Non punibile, per la depenalizzazione del reato di danneggiamento, la proprietaria del cane che aveva sporcato la biancheria del vicino

Era accusata di non aver impedito che le deiezioni del proprio cane sporcassero la biancheria del vicino; questa era stesa ad asciugare nel balcone sottostante.

Il Giudice di pace aveva assolto la donna dal reato di danneggiamento ritenendo che il fatto non potesse più essere considerato un illecito. Ciò a motivo dell’intervenuta depenalizzazione conseguente all’emanazione del decreto legislativo n.7/2016.

Nel presentare ricorso per cassazione il Procuratore generale lamentava che il giudice non avesse utilizzato i suoi poteri di verifica dell’esatta qualificazione giuridica del fatto.
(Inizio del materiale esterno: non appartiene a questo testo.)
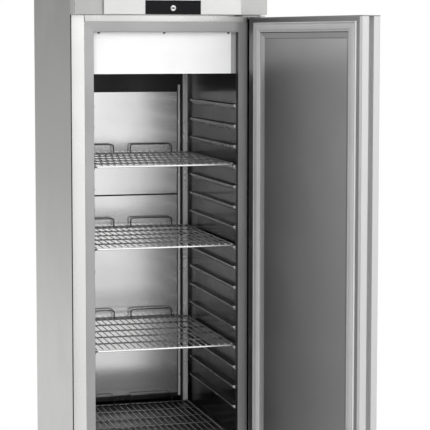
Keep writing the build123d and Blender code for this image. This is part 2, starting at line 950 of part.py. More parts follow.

Questi, in particolare, avrebbe omesso di rilevare che l’illecito doveva essere sussunto nella previsione di “Deturpamento e imbrattamento di cose altrui”, disciplinata dall’art. 639 c.p.; di conseguenza, non avrebbe rilevato la perdurante illiceità penale della condotta.

La Suprema Corte, con la sentenza n. 13970/2018 ha invece precisato che l'”abolitio criminis” espunge dall’ordinamento la norma incriminatrice penale; pertanto il giudice “ha il compito di dichiarare, ex art. 129, comma primo, c.p.p.., che il fatto non è previsto dalla legge come reato”.

In ossequio all’art. 2 c.p. , comma secondo, infatti, “nessuno può essere punito per un fatto che, secondo una legge posteriore, non costituisce reato”.

La declaratoria è necessariamente pregiudiziale rispetto a ogni altro accertamento che implichi, invece, la formale permanenza di una “res judicanda”.

Lo chiarisce la stessa giurisprudenza di legittimità, in riferimento al venir meno dell’oggetto sostanziale del rapporto processuale penale.

Nel caso in esame, la rilevata espunzione dal sistema penale del reato di danneggiamenti ex art. 635 c.p., ha imposto al giudice l’immediato epilogo decisorio. Esclusa, di conseguenza, la possibilità, invocata dal ricorrente, di riqualificare la fattispecie nel reato previsto dall’art. 639 c.p., “in ragione della sopravvenuta giuridica inesistenza dell’originaria regiudicanda”.